▸ GIVEN EXERCISE
The complete listing should be restated exactly.

▸ DATASET SECTION
■ ■ ■ ■
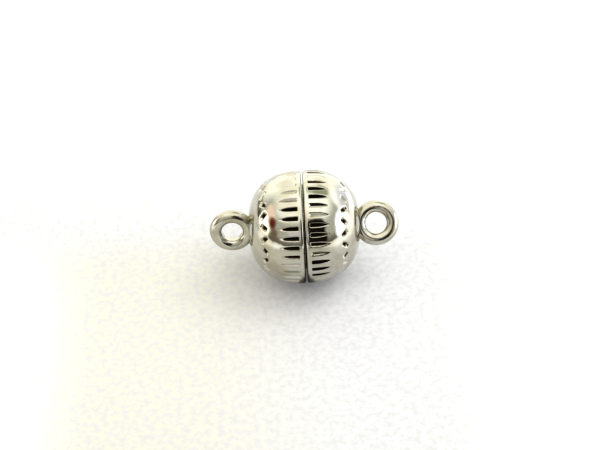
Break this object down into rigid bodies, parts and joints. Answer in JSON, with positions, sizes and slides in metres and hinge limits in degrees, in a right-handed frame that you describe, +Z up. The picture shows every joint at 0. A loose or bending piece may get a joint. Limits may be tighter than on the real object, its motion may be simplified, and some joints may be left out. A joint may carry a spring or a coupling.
{
  "type": "round magnetic clasp",
  "caption": "Ball-shaped magnetic jewellery clasp whose engraved metal halves meet at a seam, turn on each other and pull straight apart, with a soldered loop on each end.",
  "frame": {"origin": "centre of the ball, on the long axis in the middle of the seam", "axes": "+X along the long axis towards the right loop, +Z up, the ball lying on its belt at Z = -4 mm"},
  "size_m": [0.0134, 0.008, 0.008],
  "materials": {
    "silver_plate": "bright polished silver plate over brass",
    "magnet_plate": "plain bright nickel plate over a sintered magnet"
  },
  "bodies": {
    "left": {"left_half": "silver_plate"},
    "left_disc": {"left_magnet": "magnet_plate"},
    "right": {"right_half": "silver_plate", "right_magnet": "magnet_plate"}
  },
  "joints": [
    {"name": "turn", "type": "hinge", "parent": "left", "child": "left_disc", "pos_m": [0, 0, 0], "axis": [1, 0, 0], "continuous": true},
    {"name": "pull_apart", "type": "slide", "parent": "left_disc", "child": "right", "axis": [1, 0, 0], "range_m": [0, 0.01]}
  ]
}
■ ■ ■ ■
▸ TASK ANSWER
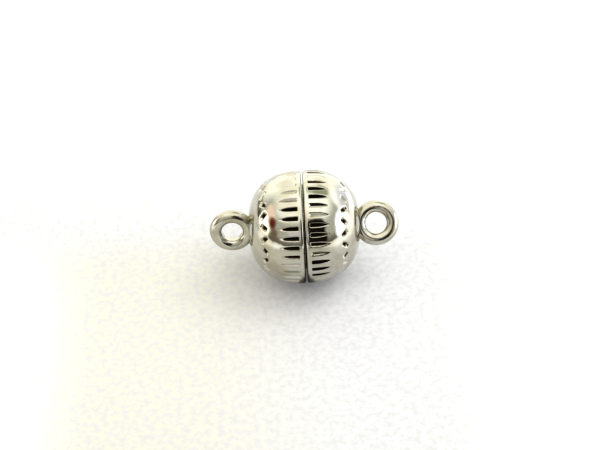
Break this object down into rigid bodies, parts and joints. Answer in JSON, with positions, sizes and slides in metres and hinge limits in degrees, in a right-handed frame that you describe, +Z up. The picture shows every joint at 0. A loose or bending piece may get a joint. Limits may be tighter than on the real object, its motion may be simplified, and some joints may be left out. A joint may carry a spring or a coupling.
{
  "type": "round magnetic clasp",
  "caption": "Ball-shaped magnetic jewellery clasp whose engraved metal halves meet at a seam, turn on each other and pull straight apart, with a soldered loop on each end.",
  "frame": {"origin": "centre of the ball, on the long axis in the middle of the seam", "axes": "+X along the long axis towards the right loop, +Z up, the ball lying on its belt at Z = -4 mm"},
  "size_m": [0.0134, 0.008, 0.008],
  "materials": {
    "silver_plate": "bright polished silver plate over brass",
    "magnet_plate": "plain bright nickel plate over a sintered magnet"
  },
  "bodies": {
    "left": {"left_half": "silver_plate"},
    "left_disc": {"left_magnet": "magnet_plate"},
    "right": {"right_half": "silver_plate", "right_magnet": "magnet_plate"}
  },
  "joints": [
    {"name": "turn", "type": "hinge", "parent": "left", "child": "left_disc", "pos_m": [0, 0, 0], "axis": [1, 0, 0], "continuous": true},
    {"name": "pull_apart", "type": "slide", "parent": "left_disc", "child": "right", "axis": [1, 0, 0], "range_m": [0, 0.01]}
  ]
}